Zu Beginn der Euro-Krise, vor mehr als zwei Jahren, hatten sich viele deutsche Unternehmen noch damit begnügt, Notfallpläne zu erstellen – um sie dann in die Schublade zu legen. Inzwischen jedoch wird gehandelt. „Die meisten Unternehmen warten nicht darauf, dass es weiter eskaliert“, sagt Thomas Poppensieker, der in Deutschland für McKinsey die Beratung im Bereich Risikomanagement verantwortet. „Die schauen sich längst an, wie exponiert sie gegenüber einzelnen Ländern wie Spanien sind und wie exponiert die einzelnen Geschäftspartner dort sind.“ Dafür ist es auch höchste Zeit, glaubt Maximilian von Rom, ein Partner der Kanzlei Gleiss Lutz: „Wenn die Krise eskaliert, und ein Unternehmen muss erst seine Verträge aus dem Keller holen, dann hat es wertvolle Zeit verloren.“

Dabei steht nicht mehr allein Griechenland im Fokus der Unternehmen. „Auch mit Blick auf andere Euro-Zonen-Mitglieder wie Spanien und Italien versuchen Unternehmen ihre Risiken zu minimieren“, sagt Daniel Stelter, ein Partner der Boston Consulting Group (BCG).
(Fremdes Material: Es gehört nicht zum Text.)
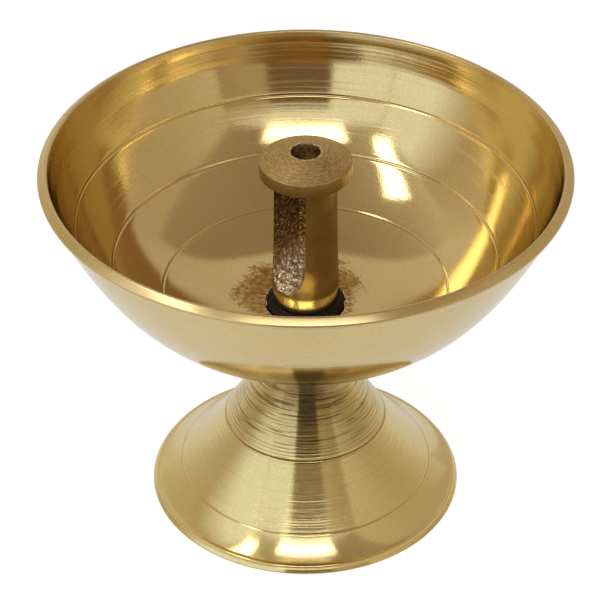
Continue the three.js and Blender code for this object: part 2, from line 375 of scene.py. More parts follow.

Ein süddeutscher Großkonzern bestätigte hinter vorgehaltener Hand, dass die Finanzabteilung in der Zentrale täglich kontrolliert, wie sich die Kontosalden der spanischen Tochtergesellschaft entwickeln; Geld, das nicht zwingend in Spanien gebraucht wird, wird abgezogen.

„Die Vorsichtsmaßnahmen der Unternehmen bestehen beispielsweise darin, dass man südeuropäischen Geschäftspartnern kürzere Zahlungsziele setzt“, ergänzt Ilja Nothnagel, Außenwirtschaftsexperte des Deutschen Industrie- und Handelskammertages (DIHK). Zu den Unternehmen, die nach eigenem Bekunden so vorgehen, zählt Adidas.

Ein besonderes Problem stellt die Informationstechnologie (IT) dar. So weiß niemand sicher, ob Buchungssysteme weiter verlässlich ihre Arbeit tun würden, wenn anstelle des Euro eine ganze Reihe von Währungen treten würde, sagt Michael Kliger, ein Handelsexperte des Beratungsunternehmens Accenture. Kliger berichtet von einem großen deutschen Handelsunternehmen, das sich schon genau darauf vorbereitet hat – und „inzwischen so weit ist, dass es in kürzester Zeit wieder mit einer Vielzahl von Währungen in Europa arbeiten könnte“. Allerdings lassen sich nicht alle Risiken minimieren. Rewe-Touristik (Tjeaereborg, Jahn Reisen) muss damit leben, dass in der Branche Vorauszahlungen üblich sind. Man sei „einem Risiko durch eine Wiedereinführung der Drachme ausgesetzt“, heißt es. Denn „eine finanztechnische Absicherungsmöglichkeit einer nicht existierenden Währung gibt es derzeit nicht“.

Schon heute bewegt die Wirtschaft zudem die Frage, wie sich im Fall des Falles Kosten sparen und neue Märkte gewinnen lassen würden: „In vielen deutschen Unternehmen besteht die Reaktion auf die erneute Verschärfung der Euro-Krise vor allem darin, dass man sich überlegt, wie sich das verloren gegangene Geschäft in den Krisenländern außerhalb der Euro-Zone kompensieren lässt“, sagt Anton Börner, Präsident des Groß- und Außenhandelsverbands BGA. Wie Börner hält es Harald Völker, der Finanzvorstand des Maschinen- und Anlagenbauers Trumpf, für denkbar, dass Europas Wirtschaft „insgesamt in schweres Fahrwasser gerät“. Darauf, so der Manager, „wollen und werden wir vorbereitet sein“.